*Data segment*.

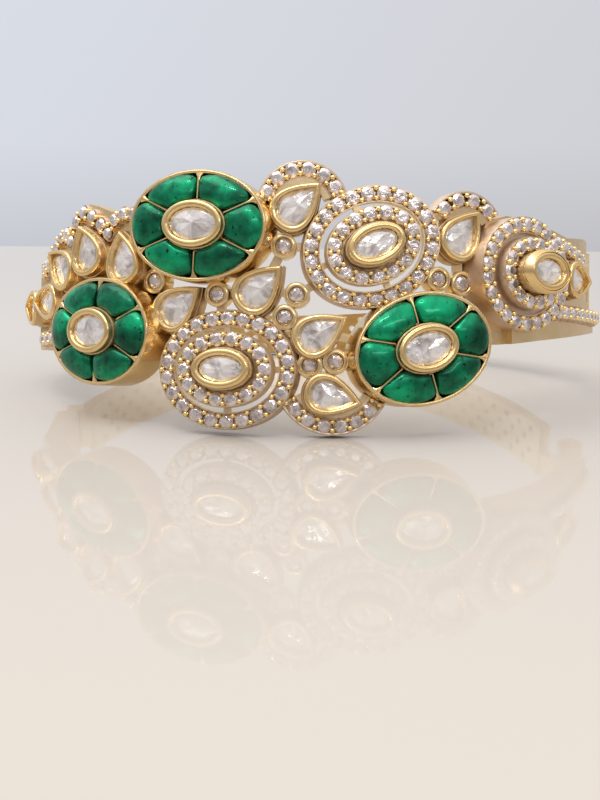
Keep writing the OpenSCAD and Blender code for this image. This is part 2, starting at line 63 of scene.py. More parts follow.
# Flowers: half length, half height, top and wall of the rim; half sizes, foot and band of
# the bezel
FLOWER_A, FLOWER_B, FLOWER_RIM, FLOWER_WALL = 7.2, 5.5, 3.9, 0.37
FLOWER_BEZEL_A, FLOWER_BEZEL_B, FLOWER_BEZEL_FOOT, FLOWER_BAND = 3.3, 2.45, 1.2, 0.82
PETALS = 6
FLOWERS = {"left": Setting(-38.4, -6.7, -4), "top": Setting(-17.4, 3.4, -3),
           "right": Setting(16.3, -8.45, 17)}

# Halos: a ring of stones, a pierced gap and a disc with a bezel on it. Half length and
# height, gap and width of the ring; floor and top of ring and disc; numbers of stones, and
# how far in the disc's row is; half height, sink and band of the bezel. A halo's lift raises
# the tops of its ring and disc, and bezel_lift raises its bezel over them.
Halo = namedtuple("Halo", "turn height spin lift a b bezel_a bezel_lift")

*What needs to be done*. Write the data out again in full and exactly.

*Written answer*.
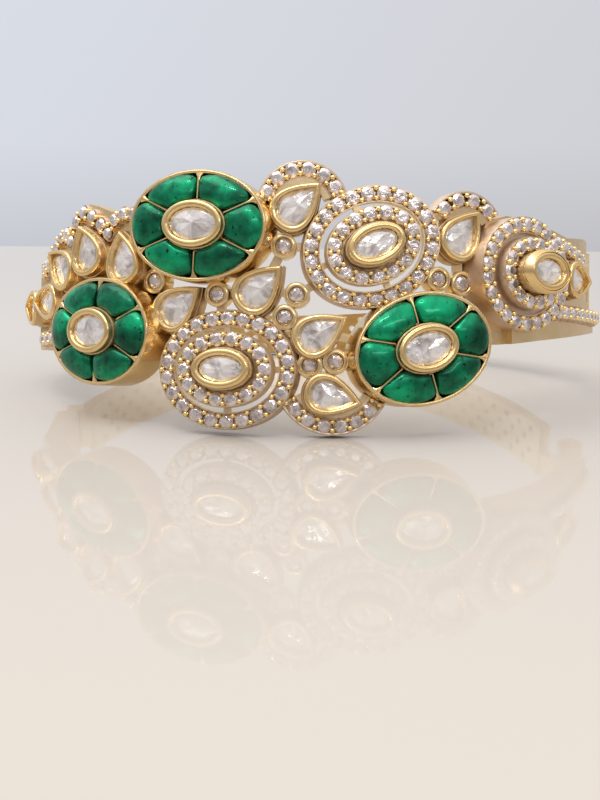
Keep writing the OpenSCAD and Blender code for this image. This is part 2, starting at line 63 of scene.py. More parts follow.
# Flowers: half length, half height, top and wall of the rim; half sizes, foot and band of
# the bezel
FLOWER_A, FLOWER_B, FLOWER_RIM, FLOWER_WALL = 7.2, 5.5, 3.9, 0.37
FLOWER_BEZEL_A, FLOWER_BEZEL_B, FLOWER_BEZEL_FOOT, FLOWER_BAND = 3.3, 2.45, 1.2, 0.82
PETALS = 6
FLOWERS = {"left": Setting(-38.4, -6.7, -4), "top": Setting(-17.4, 3.4, -3),
           "right": Setting(16.3, -8.45, 17)}

# Halos: a ring of stones, a pierced gap and a disc with a bezel on it. Half length and
# height, gap and width of the ring; floor and top of ring and disc; numbers of stones, and
# how far in the disc's row is; half height, sink and band of the bezel. A halo's lift raises
# the tops of its ring and disc, and bezel_lift raises its bezel over them.
Halo = namedtuple("Halo", "turn height spin lift a b bezel_a bezel_lift")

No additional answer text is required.